There are some mighty impressive visuals in “Inception”—scenes of whole city blocks collapsing in on each other, a zero-gravity fight in a corridor (although an avalanche sequence doesn’t look that great). And there’s a certain pleasure, at least in the first hour or so, in trying to keep up with all the shifts between illusion and reality and the myriad rules of dream manipulation. But after a while it all comes to seem much ado about very little. That’s because what’s supposed to be the emotional center of the story—Cobb’s relationship with his children, and particularly his wife, never takes on any resonance. That’s largely explained by a performance by Cotillard that’s so chilly and stiff that it makes her character remote and unaffecting. Even the children are kept at arm’s length, their faces hidden. It becomes increasingly difficult to care about what happens to Cobb or, indeed, how the whole business turns out.

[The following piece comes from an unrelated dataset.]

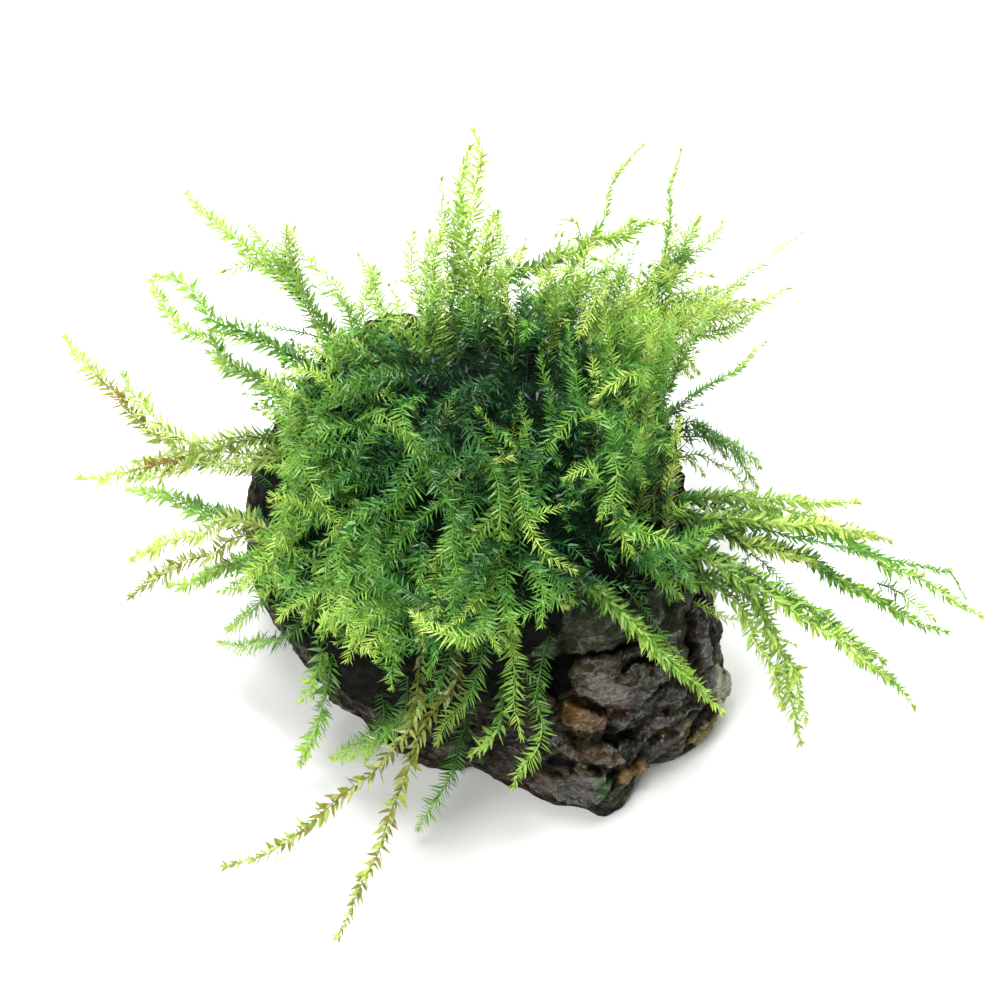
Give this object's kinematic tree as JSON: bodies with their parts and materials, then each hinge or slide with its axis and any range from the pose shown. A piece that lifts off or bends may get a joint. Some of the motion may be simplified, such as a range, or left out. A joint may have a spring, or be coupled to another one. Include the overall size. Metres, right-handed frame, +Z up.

That’s despite a Herculean effort from DiCaprio, who throws himself into the physical demands and suffers prodigiously. But just as in “Shutter Island,” the effect feels forced. Gordon-Levitt and Hardy have fun with their roles, especially when they spar verbally with one another, and Page and Watanabe are fine if unexceptional. And one can always count on Caine, a Nolan regular now, to spruce up his scenes. And of course you have to admire Guy Hendrix Dyas’ production design, Brad Ricker’s art direction, editing by Lee Smith that successfully navigates among the threads of an unbelievably intricate plot, and the supple, elegant cinematography of Wally Pfister.

But in the end “Inception” is a disappointment. Its structural ingenuity is impressive, and the execution technically superlative. But in human terms it’s pretty anemic, and unlike the most powerful dreams it doesn’t stick with you.